February 16 marks the official day to celebrate everybody’s favorite nut! Incorporating almonds into everyday life is a great way to get powerful dietary benefits along with a delicious crunch. In addition to their hefty nutritional profile, almonds have an array of useful applications. To celebrate their versatility, our “Life Hacks with Almonds” will introduce new and interesting ways to enjoy almonds every day in February, from recipe substitutions to beauty tips—our little gifts to you to make your days a little easier and more delicious!

Starting February 1st on Instagram, @californiaalmonds, and continuing each day of the month, the first person to “Like” the daily life hack post will win a “Life Hack Pack” featuring everything you need to try our life hacks at home (28 winners in all.) Your “Life Hack Pack” will include:

  • One pound bag of whole almonds
  • One pound of slivered almonds
  • One pound of almond flour
  • One jar of almond butter

Don’t forget to “Like” California Almonds on Facebook, follow on Twitter, and now you can follow our page on Pinterest.

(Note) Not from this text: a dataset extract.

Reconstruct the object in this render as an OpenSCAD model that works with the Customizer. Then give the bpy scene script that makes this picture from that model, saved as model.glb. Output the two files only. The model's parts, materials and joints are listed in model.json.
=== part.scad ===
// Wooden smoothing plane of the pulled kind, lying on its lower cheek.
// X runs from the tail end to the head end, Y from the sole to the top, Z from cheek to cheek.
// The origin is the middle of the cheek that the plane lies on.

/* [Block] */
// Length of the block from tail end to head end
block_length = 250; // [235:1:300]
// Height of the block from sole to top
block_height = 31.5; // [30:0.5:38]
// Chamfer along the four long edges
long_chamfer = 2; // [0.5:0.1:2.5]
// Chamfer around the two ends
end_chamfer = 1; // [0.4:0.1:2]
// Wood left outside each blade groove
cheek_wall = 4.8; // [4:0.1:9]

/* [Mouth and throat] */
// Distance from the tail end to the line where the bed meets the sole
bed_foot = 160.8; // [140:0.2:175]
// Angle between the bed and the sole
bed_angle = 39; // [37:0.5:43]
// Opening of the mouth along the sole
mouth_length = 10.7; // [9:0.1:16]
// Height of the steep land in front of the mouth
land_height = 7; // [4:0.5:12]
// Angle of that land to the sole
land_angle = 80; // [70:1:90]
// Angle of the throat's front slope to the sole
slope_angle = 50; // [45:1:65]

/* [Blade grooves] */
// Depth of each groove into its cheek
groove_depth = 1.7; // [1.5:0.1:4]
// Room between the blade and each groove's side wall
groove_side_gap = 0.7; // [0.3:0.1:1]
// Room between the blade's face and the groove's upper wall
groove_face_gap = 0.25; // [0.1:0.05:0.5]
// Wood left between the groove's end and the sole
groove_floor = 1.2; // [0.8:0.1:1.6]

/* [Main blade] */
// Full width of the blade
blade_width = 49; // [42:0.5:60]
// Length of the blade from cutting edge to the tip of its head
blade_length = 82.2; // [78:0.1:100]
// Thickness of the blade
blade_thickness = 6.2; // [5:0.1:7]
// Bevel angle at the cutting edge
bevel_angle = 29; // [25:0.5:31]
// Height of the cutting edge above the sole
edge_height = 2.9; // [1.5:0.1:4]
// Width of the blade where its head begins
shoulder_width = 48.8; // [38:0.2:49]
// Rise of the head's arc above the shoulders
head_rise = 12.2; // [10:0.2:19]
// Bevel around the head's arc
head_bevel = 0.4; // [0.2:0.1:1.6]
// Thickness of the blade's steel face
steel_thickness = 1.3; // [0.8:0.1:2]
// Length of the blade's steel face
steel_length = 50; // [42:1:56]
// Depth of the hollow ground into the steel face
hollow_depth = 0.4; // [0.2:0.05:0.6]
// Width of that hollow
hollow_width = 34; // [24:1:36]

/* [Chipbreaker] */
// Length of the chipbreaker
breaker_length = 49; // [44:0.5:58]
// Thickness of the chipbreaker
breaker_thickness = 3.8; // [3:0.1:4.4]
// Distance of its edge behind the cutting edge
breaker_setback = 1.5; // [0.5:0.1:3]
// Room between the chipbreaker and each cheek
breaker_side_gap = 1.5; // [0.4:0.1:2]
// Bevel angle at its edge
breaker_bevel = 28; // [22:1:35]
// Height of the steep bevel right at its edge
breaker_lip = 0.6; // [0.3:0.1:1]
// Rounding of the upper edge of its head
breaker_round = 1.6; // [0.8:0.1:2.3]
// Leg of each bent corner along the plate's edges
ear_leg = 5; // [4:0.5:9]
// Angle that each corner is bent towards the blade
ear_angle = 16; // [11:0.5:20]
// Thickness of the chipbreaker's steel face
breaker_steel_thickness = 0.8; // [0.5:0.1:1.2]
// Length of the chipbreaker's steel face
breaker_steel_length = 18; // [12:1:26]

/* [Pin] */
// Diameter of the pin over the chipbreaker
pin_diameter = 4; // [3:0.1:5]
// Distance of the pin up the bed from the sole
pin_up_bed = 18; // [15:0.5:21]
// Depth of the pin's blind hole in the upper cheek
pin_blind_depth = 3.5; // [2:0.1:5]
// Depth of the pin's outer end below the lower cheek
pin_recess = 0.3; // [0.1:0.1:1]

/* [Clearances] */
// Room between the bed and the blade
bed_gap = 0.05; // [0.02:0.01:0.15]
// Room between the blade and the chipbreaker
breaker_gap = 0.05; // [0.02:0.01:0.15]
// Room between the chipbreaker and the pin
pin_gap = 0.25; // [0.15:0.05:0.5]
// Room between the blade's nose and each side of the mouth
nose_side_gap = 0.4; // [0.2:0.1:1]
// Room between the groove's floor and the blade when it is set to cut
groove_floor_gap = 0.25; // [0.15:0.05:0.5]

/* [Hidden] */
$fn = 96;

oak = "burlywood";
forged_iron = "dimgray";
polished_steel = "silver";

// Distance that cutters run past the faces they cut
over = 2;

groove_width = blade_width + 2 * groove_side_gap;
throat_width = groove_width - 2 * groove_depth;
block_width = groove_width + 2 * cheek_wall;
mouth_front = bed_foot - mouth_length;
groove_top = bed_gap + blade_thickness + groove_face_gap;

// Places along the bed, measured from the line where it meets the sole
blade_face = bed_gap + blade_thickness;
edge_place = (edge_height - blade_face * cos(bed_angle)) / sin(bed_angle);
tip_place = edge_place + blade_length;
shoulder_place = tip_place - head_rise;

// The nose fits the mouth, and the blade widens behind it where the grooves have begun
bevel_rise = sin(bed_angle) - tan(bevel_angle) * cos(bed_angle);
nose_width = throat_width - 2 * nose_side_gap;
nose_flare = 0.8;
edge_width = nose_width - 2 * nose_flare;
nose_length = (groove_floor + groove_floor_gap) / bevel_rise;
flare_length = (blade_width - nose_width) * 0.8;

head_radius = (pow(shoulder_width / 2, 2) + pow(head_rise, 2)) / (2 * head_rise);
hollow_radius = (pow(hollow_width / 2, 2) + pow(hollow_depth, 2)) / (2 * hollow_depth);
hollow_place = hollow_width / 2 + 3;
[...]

Here’s a preview of some fun ways to enjoy crunchy almonds every day:

  • Bake with almond flour to create gluten-free alternatives for favorite cakes and muffins.
  • Thai recipe come out too spicy? Mix in some almond butter to tame the spice and create a more palate-friendly meal.
  • Almond milk is a dairy-free substitute for regular milk and is easy to DIY.
  • Rub almond oil directly onto scalp and leave for twenty minutes for an all-natural hair mask.
  • Feeling mid-day hunger pangs coming on? Before you succumb to cravings, curb that hunger with a handful of almonds!

If you wanted one more reason to celebrate National Almond Day, do it for your heart: National Almond Day falls smack in the middle of American Heart Month. Every year, about 600,000 Americans die of heart disease, making it the leading cause of death for both men and women.1 Good news about almonds and heart health: scientific evidence suggests, but does not prove, that eating 1.5 ounces of most nuts, such as almonds, as part of a diet low in saturated fat and cholesterol may reduce the risk of heart disease. One serving on almonds (28g) has 13g of unsaturated fat and only 1g of saturated fat.

Sounds to us like a handful of powerful reasons to celebrate -- Crunch on!

 


1Go AS, Mozaffarian D, Roger VL, Benjamin EJ, Berry JD, Borden WB, et al. Heart disease and stroke statistics—2013 update: a report from the American Heart Association. Circulation. 2013;127(1):e6-e245.
2Bao Y, Han J, Hu FB, Giovannucci EL, Stampfer MJ, Willett WC, Fuchs CS. Association of nut consumption with total and cause-specific mortality. N Engl J Med 2013;369:2001-11.